SPLC was established as an Australian Lutheran congregation in 1949. Many founding and early members were post-war migrants. SPLC bought a Methodist church on Davey Street, Hobart. The church was bought for $55,000 in 1973. The church was built by the architectures Crouch and Wilson of Melbourne in 1871. The church later moved to Warrane due to the weak and old structure of the sandstone and bricks. The Davey Street church is now owned by Hillsong.

== Activities ==
The church has numerous activities that reach out to the community.
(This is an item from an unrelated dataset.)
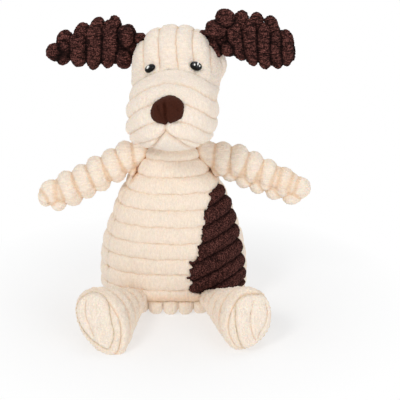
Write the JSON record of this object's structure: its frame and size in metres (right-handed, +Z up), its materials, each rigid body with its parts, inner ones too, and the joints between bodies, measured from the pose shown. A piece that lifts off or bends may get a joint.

These include:
- Bible Studies
- Band Led Services
- Choir
- Prayer Group
- Quiz Nights
- Craft Mornings
- Church Concert
SPLC also has an Easter Sunday dawn service on Mount Wellington's summit and also has a Christmas festival later in the year.

== Beliefs ==
SPLC has traditional Lutheran beliefs. These include the Trinity (Father, Son, and Holy Spirit), the belief that Jesus Christ died for the forgiveness of sins, following the Bibles teachings and the sacraments (Baptism, Holy Communion, etc.).

== Affiliations ==
SPLC is affiliated with its Lutheran school Eastside Lutheran College. In the church on Friday afternoons, the chapel service is led by Pastor Mike Steicke. SPLC also works close with its northern Tasmania parish. The two pastors. have pulpit exchanges throughout the year.